We have, however, shown in its place that community is the proper ground of the possibility of an empirical cognition of coexistence, and that we may therefore properly reason from the latter to the former as its condition.]
4. THE POSTULATES OF EMPIRICAL THOUGHT.
1. That which agrees with the formal conditions (intuition and conception) of experience, is possible.
2. That which coheres with the material conditions of experience (sensation), is real.
3. That whose coherence with the real is determined according to universal conditions of experience is (exists) necessary.
Explanation.
The categories of modality possess this peculiarity, that they do not in the least determine the object, or enlarge the conception to which they are annexed as predicates, but only express its relation to the faculty of cognition.
Though my conception of a thing is in itself complete, I am still entitled to ask whether the object of it is merely possible, or whether it is also real, or, if the latter, whether it is also necessary.
But hereby the object itself is not more definitely determined in thought, but the question is only in what relation it, including all its determinations, stands to the understanding and its employment in experience, to the empirical faculty of judgement, and to the reason of its application to experience.

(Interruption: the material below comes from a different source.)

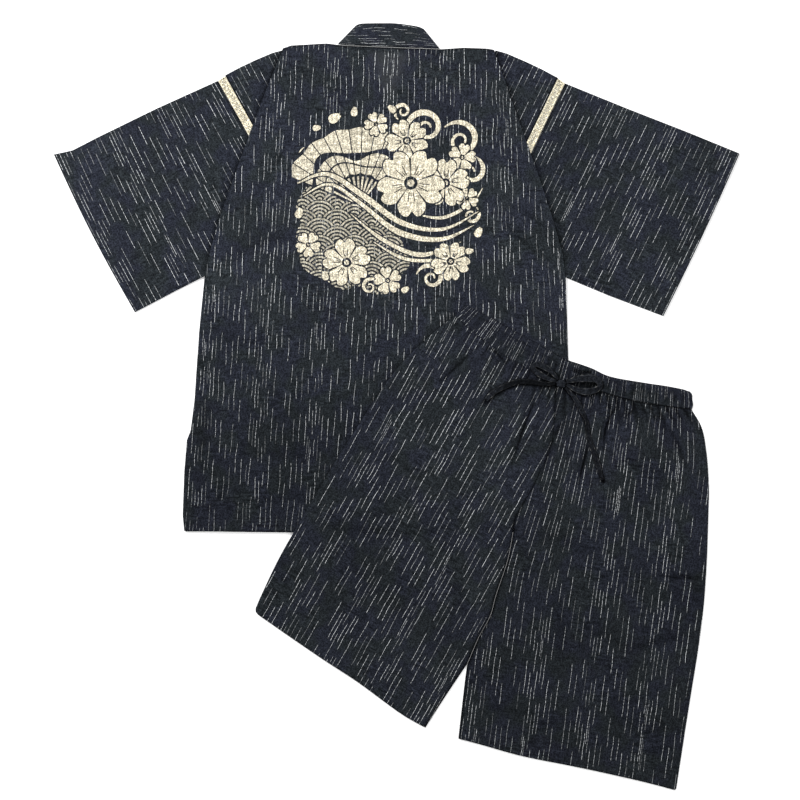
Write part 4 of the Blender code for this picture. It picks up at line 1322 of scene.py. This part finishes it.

For this very reason, too, the categories of modality are nothing more than explanations of the conceptions of possibility, reality, and necessity, as employed in experience, and at the same time, restrictions of all the categories to empirical use alone, not authorizing the transcendental employment of them.
For if they are to have something more than a merely logical significance, and to be something more than a mere analytical expression of the form of thought, and to have a relation to things and their possibility, reality, or necessity, they must concern possible experience and its synthetical unity, in which alone objects of cognition can be given.
The postulate of the possibility of things requires also, that the conception of the things agree with the formal conditions of our experience in general.